Shares of Bermuda-based Frontline, rated "buy" or "hold" by 19 of 26 analysts tracked by Bloomberg, fell 5.4 percent in Oslo trading this year. While the mean estimate for the company's 2010 earnings per share dropped to $2.68 from as much as $3.26 in August, that is still twice last year's profit, data compiled by Bloomberg from 20 analyst forecasts show.
Overseas Shipholding Group Inc., the biggest US tanker operator, is rated "buy" or "hold" by 15 of 18 analysts tracked by Bloomberg. Shares of the New York-based company fell 24 percent this year in New York. Euronav reported a third- quarter loss on October 19 and said it was "cautious" about 2011.
Euronav anchored some of its suezmaxes, which have half the capacity of supertankers, in the third quarter because rates were too low, the company said on October 19. Frontline's Mr. Jensen told investors in August that he was shunning some business because it made more sense to anchor ships, cut speeds and let the crew "do some fishing".
The fleet was swollen this year by the return of vessels that had been used to store oil or refined products. Banks, oil companies and traders used record numbers of ships in the final months of 2009 to profit from longer-dated energy futures trading at a premium to contracts for immediate delivery, SSY Consultancy & Research Ltd. said at the time. The trade was profitable so long as the difference between energy contracts exceeded the cost of storage, insurance and financing.

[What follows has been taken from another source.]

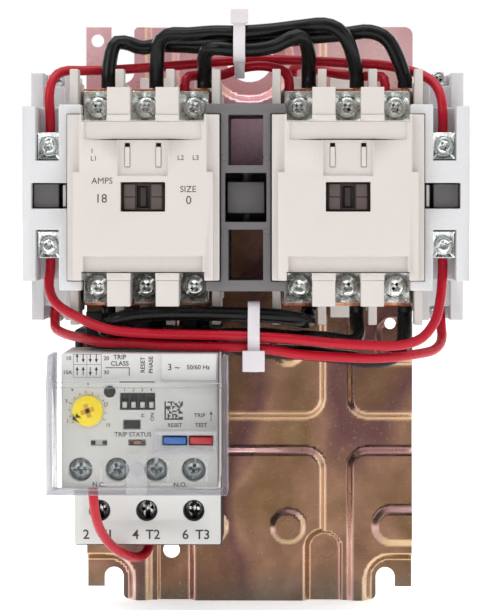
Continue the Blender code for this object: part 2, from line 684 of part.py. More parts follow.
def power_jumpers(look):
    """Three across the top, with the outer two poles swapped, and three straight across below."""
    routes = {
        "line_jumper_1": (
            1, 3, 1,
            [(-42.0, 62.6, 79.0), (-40.6, 60.8, 84.6), (-37.0, 59.0, 85.2), (-32.5, 58.4, 83.7)]
            + [(-27.0, 58.4, 84.4), (-19.0, 60.0, 84.2), (-12.0, 63.2, 83.8), (-1.5, 66.6, 84.8)]
            + [(10.0, 64.2, 85.6), (20.0, 62.4, 86.8), (30.6, 61.8, 87.7), (37.3, 62.4, 88.4)]
            + [(42.6, 63.0, 86.2), (45.8, 63.5, 81.0)],
        ),
        "line_jumper_2": (
            2, 2, 1,
            [(-27.4, 64.6, 79.0), (-26.6, 66.0, 85.0), (-23.4, 67.8, 87.2), (-17.5, 69.0, 87.2)]
            + [(-10.0, 70.0, 87.7), (-1.5, 71.4, 87.6), (8.0, 69.6, 88.4), (16.6, 67.2, 89.6)]
            + [(23.6, 67.8, 90.2), (28.2, 68.4, 88.4), (31.3, 67.6, 84.0), (33.0, 65.2, 78.0)],
        ),
        "line_jumper_3": (
            3, 1, 1,
            [(-12.8, 66.0, 76.5), (-12.6, 70.6, 81.0), (-10.2, 74.0, 82.8), (-4.0, 73.8, 82.4)]
            + [(3.0, 73.2, 82.4), (9.0, 73.0, 83.6), (13.4, 73.2, 85.8), (17.0, 71.6, 86.2)]
            + [(18.8, 67.8, 82.0), (18.9, 65.0, 77.0)],
        ),
        "load_jumper_1": (
            1, 1, -1,
            [(-42.5, 66.4, -1.4), (-42.7, 73.0, -2.8), (-41.6, 78.6, -1.2), (-37.4, 80.6, 1.4)]
            + [(-29.0, 80.8, 2.6), (-15.0, 80.8, 2.8), (0.0, 80.6, 2.4), (9.0, 80.2, 2.0)]
            + [(14.4, 79.0, 1.2), (17.8, 74.6, 0.2), (18.9, 68.4, 0.0)],
        ),
        "load_jumper_2": (
            2, 2, -1,
            [(-27.6, 65.2, -2.2), (-25.4, 70.0, -4.8), (-18.0, 74.2, -4.4), (-6.0, 75.2, -4.0)]
            + [(5.4, 75.0, -4.0), (17.0, 73.6, -4.8), (26.0, 74.0, -5.2), (31.4, 72.6, -6.2)]
            + [(33.8, 68.2, -4.4), (33.7, 65.0, -0.2)],
        ),
        "load_jumper_3": (
            3, 3, -1,
            [(-12.95, 64.0, -0.6), (-12.5, 64.8, -3.8), (-8.0, 67.0, -6.4), (-1.0, 68.8, -8.4)]
            + [(7.0, 69.4, -9.2), (18.0, 69.4, -9.6), (30.0, 69.2, -11.0), (38.0, 69.0, -12.0)]
            + [(45.0, 68.0, -10.8), (48.0, 66.2, -5.8), (48.2, 64.6, 0.0)],
        ),
    }
    for name, (pole_from, pole_to, end, middle) in routes.items():
        start, finish = jumper_ends(pole_from, pole_to, end)
        wire(name, look, start + middle + finish, POWER_WIRE, 9.0)


def control_wires(look):
    """The thin wires between the auxiliary blocks, the contactors and the relay."""
    aux_x, front_d, deep_d = 59.6, 70.0, 52.0
    top_end, low_end = 57.35, 19.25
    line_3 = poles(-CONTACTOR_X)[2] - WIRE_SIDE
    line_4 = poles(CONTACTOR_X)[0] - WIRE_SIDE
    line_6 = poles(CONTACTOR_X)[2] - WIRE_SIDE
    terminal_d, terminal_z = 63.2, CONTACTOR_Z + 31.75
    routes = {
        "control_wire_1": [(-aux_x, front_d, top_end), (-aux_x, front_d, 62.0), (-60.0, 69.4, 69.0)]
        + [(-58.8, 66.4, 74.2), (-55.6, 62.8, 76.4), (-50.8, 60.2, 76.6), (-44.0, 58.4, 76.8)]
        + [(-34.2, 57.4, 77.4), (-20.0, 57.6, 78.4), (0.0, 57.8, 80.0), (16.0, 57.8, 79.8)]
        + [(30.8, 58.0, 79.0), (41.0, 58.4, 78.4), (49.0, 59.4, 76.8), (54.0, 61.6, 75.0)]
        + [(57.6, 65.0, 72.0), (59.3, 68.2, 67.6), (59.6, 69.8, 62.4), (aux_x, front_d, top_end)],
        "control_wire_2": [(line_3, terminal_d, terminal_z), (line_3, terminal_d, 72.2)]
        + [(-18.2, 61.2, 74.6), (-14.0, 58.8, 75.2), (-8.0, 59.6, 75.2), (-2.0, 61.4, 77.2)]
        + [(3.6, 62.0, 78.0), (8.4, 62.2, 77.4), (11.8, 62.6, 76.0), (line_4, terminal_d, 73.2)]
        + [(line_4, terminal_d, terminal_z)],
        "control_wire_3": [(14.0, 38.0, 75.8), (14.1, 38.4, 78.0), (16.4, 43.0, 79.2), (21.4, 50.0, 77.4)]
        + [(28.0, 54.0, 75.8), (34.0, 55.6, 75.2), (38.8, 58.0, 74.9), (41.4, 61.0, 74.6)]
        + [(line_6, terminal_d, 73.0), (line_6, terminal_d, terminal_z)],
        "control_wire_4": [(-aux_x, front_d, low_end), (-aux_x, front_d, 16.0), (-60.0, 70.8, 10.2)]
        + [(-57.2, 74.6, 5.2), (-49.4, 80.4, 1.0), (-40.8, 83.6, -2.0), (-28.2, 84.2, -3.2)]
        + [(-12.0, 84.2, -3.6), (0.6, 84.2, -3.9), (13.0, 84.0, -4.7), (26.1, 83.4, -6.0)]
        + [(38.0, 81.4, -6.8), (46.0, 79.2, -6.9), (52.8, 76.0, -5.0), (57.2, 73.0, 0.2)]
        + [(58.9, 71.0, 7.0), (aux_x, front_d, 15.0), (aux_x, front_d, low_end)],
        "control_wire_5": [(-aux_x, deep_d, 3.7), (-aux_x, deep_d + 0.4, 0.6), (-59.2, 55.0, -2.6)]
        + [(-55.8, 62.0, -4.1), (-50.0, 70.4, -5.1), (-43.0, 77.6, -6.1), (-33.0, 81.0, -6.2)]
        + [(-24.0, 82.2, -6.8), (-12.0, 82.8, -7.1), (0.6, 83.0, -7.4), (8.0, 82.6, -8.2)]
        + [(17.2, 81.8, -9.6), (34.9, 79.4, -10.7), (44.0, 76.0, -10.6), (51.6, 69.0, -10.0)]
        + [(57.4, 61.4, -9.0), (60.0, 55.6, -6.2), (60.0, 52.8, -2.0), (aux_x, deep_d, 3.7)],
        "control_wire_6": [(-46.1, 80.0, RELAY_BOTTOM + 0.4), (-46.1, 79.4, -52.6), (-45.9, 73.4, -58.6)]
        + [(-44.7, 65.2, -64.6), (-41.9, 56.8, -69.8), (-38.0, 46.8, -73.8), (-34.4, 36.0, -75.6)]
        + [(RELAY_X - 0.6, 28.4, -74.0), (RELAY_X, 27.0, -69.2)],
    }
    for name, route in routes.items():
        wire(name, look, route, CONTROL_WIRE, 7.0)


def bundle_outline(bundle, clearance, steps=28):
    """The line of a band pulled tight round wires whose centres and radii are (d, z, radius)."""
    outline = []
    for i in range(steps):
        angle = 2 * math.pi * i / steps
        way = Vector((math.cos(angle), math.sin(angle)))
        far = max(bundle, key=lambda w: w[0] * way.x + w[1] * way.y + w[2])
        outline.append((far[0] + (far[2] + clearance) * way.x, far[1] + (far[2] + clearance) * way.y))
    return outline


def cable_tie(name, look, x, bundle, head, tail):
    """A band with its square head and cut tail."""
    inner, outer = 0.8, 1.9
    width = 3.6
    middle = (x[0] + x[1]) / 2
    band_x = (middle - width / 2, middle + width / 2)
    band = side_shape(bundle_outline(bundle, outer), band_x)
    opening = side_shape(bundle_outline(bundle, inner), (band_x[0] - 1, band_x[1] + 1))
    pieces = [band, box(x, *head), side_shape(tail, (middle - width / 2 + 0.3, middle + width / 2 - 0.3))]
    part(name, look, pieces, [opening])


def cable_ties(look):
    upper_x, lower_x = -2.1, 2.4
    upper = [crossing(f"line_jumper_{n}", upper_x, POWER_WIRE) for n in (1, 2, 3)]
    cable_tie(
        "upper_cable_tie", look, (upper_x - 2.6, upper_x + 2.6), upper, ((69.5, 75.0), (90.3, 94.6)),
        [(73.2, 79.4), (74.2, 78.4), (67.0, 73.8), (66.2, 74.8), (70.6, 78.6)],
    )
    lower = [crossing(f"load_jumper_{n}", lower_x, POWER_WIRE) for n in (1, 2, 3)]
    lower += [crossing(f"control_wire_{n}", lower_x, CONTROL_WIRE) for n in (4, 5)]
    cable_tie(
        "lower_cable_tie", look, (lower_x - 3.3, lower_x + 3.3), lower, ((84.9, 90.0), (-14.4, -8.2)),
        [(81.6, -10.2), (85.4, -13.6), (85.4, -14.8), (81.0, -11.4)],
    )


def main():
    looks = {
        "steel": material("yellow_zinc_steel", (0.42, 0.26, 0.16), 0.42, 0.8),
        "black": material("black_plastic", (0.02, 0.02, 0.022), 0.55),
        "iron": material("laminated_iron", (0.28, 0.28, 0.29), 0.45, 1.0),
        "coil": material("coil_wrap", (0.35, 0.07, 0.03), 0.6),
        "brown": material("brown_plastic", (0.07, 0.035, 0.03), 0.5),
        "cover": material("beige_plastic", (0.74, 0.7, 0.65), 0.5),
        "zinc": material("zinc_plated_steel", (0.68, 0.7, 0.7), 0.3, 1.0),
        "grey": material("grey_plastic", (0.16, 0.155, 0.16), 0.55),
        "pale": material("pale_grey_plastic", (0.6, 0.6, 0.61), 0.5),
        "white": material("white_plastic", (0.72, 0.71, 0.7), 0.5),
        "clear": material("clear_plastic", (0.8, 0.8, 0.86), 0.1),
        "yellow": material("yellow_plastic", (0.9, 0.75, 0.01), 0.4),
        "blue": material("blue_plastic", (0.05, 0.12, 0.42), 0.4),
        "red": material("red_plastic", (0.6, 0.04, 0.05), 0.4),
        "orange": material("orange_plastic", (0.8, 0.25, 0.03), 0.4),
        "power": material("black_insulation", (0.015, 0.015, 0.015), 0.45),
        "control": material("red_insulation", (0.5, 0.01, 0.03), 0.4),
        "tie": material("natural_nylon", (0.7, 0.7, 0.7), 0.4),
    }
    baseplate(looks["steel"])
    contactor("forward", -CONTACTOR_X, looks)
    contactor("reverse", CONTACTOR_X, looks)
    interlock(looks)
    aux_block("left", -1, looks)
    aux_block("right", 1, looks)
    relay_base(looks["black"])
    for number, pole in enumerate(poles(RELAY_X), 1):
        relay_load_terminal(f"overload_load_terminal_{number}", pole, looks["zinc"])
    current_transformers(looks["coil"])
    relay_housing(looks["white"])
    relay_cover(looks["clear"])
    relay_controls(looks)
    power_jumpers(looks["power"])
    control_wires(looks["control"])
    cable_ties(looks["tie"])


clear_scene()
ROOT = bpy.data.objects.new("starter", None)
ROOT.location = (0.0, 0.0, -ORIGIN_Z * MM)
bpy.context.scene.collection.objects.link(ROOT)
main()
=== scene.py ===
"""The looks of an open reversing magnetic motor starter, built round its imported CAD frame.

A place is written (x, d, z) in millimetres: x to the right, d out from the mounting panel and z up from the
middle of the plate. The frame is in metres, its front faces -Y, and its origin is under the upper foot."""

import json
import math
import random

import bmesh
import bpy
from mathutils import Matrix, Vector

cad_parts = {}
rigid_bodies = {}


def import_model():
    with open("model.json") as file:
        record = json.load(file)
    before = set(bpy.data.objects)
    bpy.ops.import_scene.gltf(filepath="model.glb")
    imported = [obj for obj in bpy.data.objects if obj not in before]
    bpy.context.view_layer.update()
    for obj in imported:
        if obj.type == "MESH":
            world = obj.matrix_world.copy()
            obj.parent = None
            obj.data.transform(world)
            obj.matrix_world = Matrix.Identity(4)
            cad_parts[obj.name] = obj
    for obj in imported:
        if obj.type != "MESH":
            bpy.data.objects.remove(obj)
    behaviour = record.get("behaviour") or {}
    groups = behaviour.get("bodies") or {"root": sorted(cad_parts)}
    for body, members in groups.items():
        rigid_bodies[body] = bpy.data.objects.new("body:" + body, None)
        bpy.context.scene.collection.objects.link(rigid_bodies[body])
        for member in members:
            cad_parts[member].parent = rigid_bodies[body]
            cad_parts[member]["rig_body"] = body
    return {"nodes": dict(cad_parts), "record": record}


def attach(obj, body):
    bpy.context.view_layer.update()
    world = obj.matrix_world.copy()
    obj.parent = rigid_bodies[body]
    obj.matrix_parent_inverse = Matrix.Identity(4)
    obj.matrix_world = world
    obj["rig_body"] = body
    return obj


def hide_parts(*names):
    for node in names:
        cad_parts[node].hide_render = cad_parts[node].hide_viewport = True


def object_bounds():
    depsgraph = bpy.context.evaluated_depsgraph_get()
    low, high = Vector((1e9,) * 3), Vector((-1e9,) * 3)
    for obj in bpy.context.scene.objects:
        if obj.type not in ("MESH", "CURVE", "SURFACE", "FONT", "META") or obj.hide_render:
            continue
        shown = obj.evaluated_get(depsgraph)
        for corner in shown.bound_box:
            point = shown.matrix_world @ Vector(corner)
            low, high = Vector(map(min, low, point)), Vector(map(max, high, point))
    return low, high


MM = 0.001
ORIGIN_Z = 73.2
PANEL = "starter"  # the body that everything fixed rides on
ZINC = "zinc_plated_steel"

CONTACTOR_X = 30.6
CONTACTOR_Z = 37.8
POLE_PITCH = 14.65
TERMINAL_Z = 27.2
RELAY_X = -31.35
RELAY_FACE = 92.0
LOAD_Z = -59.6  # the relay's load screws
DIAL = (-47.0, -25.9)
POWER_WIRE = 4.5
CONTROL_WIRE = 3.0
AUX_X = 59.6

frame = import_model()
CAD_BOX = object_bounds()
SLOTS = {row["node"]: row["material_slot"] for row in frame["record"]["subparts"]}


def poles(cx):
    return [cx + POLE_PITCH * i for i in (-1, 0, 1)]


def point(x, d, z):
    return Vector((x, -d, z - ORIGIN_Z)) * MM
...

The spread between the first and sixth Brent oil contracts traded on the London-based ICE Futures Europe narrowed to an average of $1.93 a barrel in the third quarter, from $5.48 at the start of 2009, spurring traders to remove almost all the fuel stored at sea and returning ships to compete for business. The spread has narrowed to $1.81 so far this quarter.
"It doesn't look good over the next few years," said Glenn Lodden, an Oslo-based analyst at DnB NOR Markets, which has "sell" ratings on Frontline, Overseas Shipholding and Euronav. "We're not expecting any significant tightening of the market any time soon."